[3D code data]
----

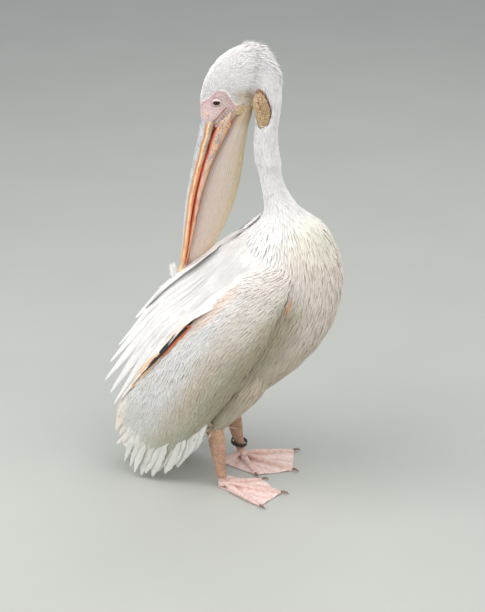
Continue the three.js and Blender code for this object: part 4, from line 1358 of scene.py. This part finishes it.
lower = fused("bill_lower_blade", ["bill_lower"], HORN_CELL, 6)
head, turned = drawn(spots_of(lower.data), HEAD), normals_of(lower.data)
x, y, z = head.T
top, edge = np.interp(z, EDGE_Z, TOMIUM), np.interp(z, EDGE_Z, RAMUS)
share = (x - top) / (edge - top) + 0.03 * wavy(z / 19, z / 9 + 1, z / 6)
profile = -0.6 * hump(share, 0.3, 0.07) + 0.5 * hump(share, 0.55, 0.12)
profile += 0.7 * hump(share, 0.93, 0.05) - 0.6 * hump(share, 0.8, 0.05)
move_to(lower.data, spots_of(lower.data) + turned * (profile * ease(z, 520, 560) / 1000)[:, None])
tints = banded(share, (
    (0.0, WINE), (0.08, WINE), (0.13, ROSE), (0.3, ROSE), (0.38, (0.70, 0.46, 0.33)), (0.6, ROSE),
    (0.74, ROSE), (0.8, TAN), (0.9, CORAL), (0.97, TAN), (1.0, (0.34, 0.19, 0.09)),
    (1.06, (0.30, 0.20, 0.14)),
))
inner = ease(share, 0.1, 0.16) * (1 - ease(share, 0.84, 0.92))
greys = ease(wavy(z / 1.9 + x / 1.3, z / 2.9 - x / 1.7, z / 6.1), 0.05, 0.42)
golds = ease(wavy(z / 3.3 - x / 1.9 + 2, z / 2.3 + x / 2.1, z / 8.3 + 1), 0.12, 0.45)
tints = washed(tints, 0.8 * greys * inner * ease(z, 740, 850), SLATE)
tints = washed(tints, 0.6 * golds * inner * ease(z, 600, 760), (0.72, 0.46, 0.20))
tints = washed(tints, 0.6 * greys * (1 - golds) * inner * (1 - ease(z, 700, 800)), (0.70, 0.22, 0.12))
tints = washed(tints, 0.8 * (1 - ease(share, 0.12, 0.2)) * (1 - ease(z, 880, 910)), (0.66, 0.09, 0.03))
tints = washed(tints, 0.6 * (1 - ease(z, 560, 700)) * (share < 0.9), (0.80, 0.42, 0.20))
speckle = ease(z, 700, 830) * ease(share, 0.1, 0.16) * (1 - ease(share, 0.8, 0.9)) * 0.95
dressed(lower.data, Tint=tints, Speckle=speckle)

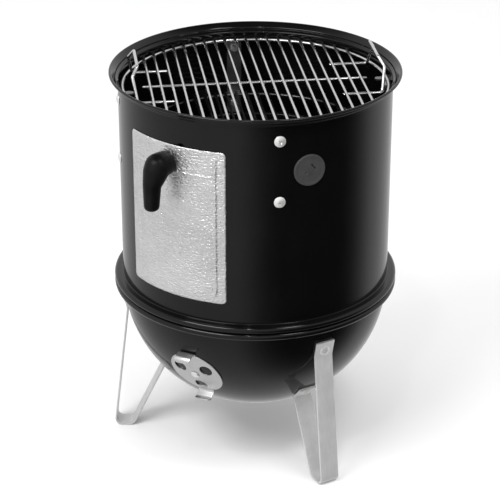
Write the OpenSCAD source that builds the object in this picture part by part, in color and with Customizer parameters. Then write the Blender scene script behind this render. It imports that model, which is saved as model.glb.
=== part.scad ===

----

» Your task: Keep only the lines from the one containing "Write the OpenSCAD" to the end of the entries, and repeat them exactly.

» Answer for the task:
Write the OpenSCAD source that builds the object in this picture part by part, in color and with Customizer parameters. Then write the Blender scene script behind this render. It imports that model, which is saved as model.glb.
=== part.scad ===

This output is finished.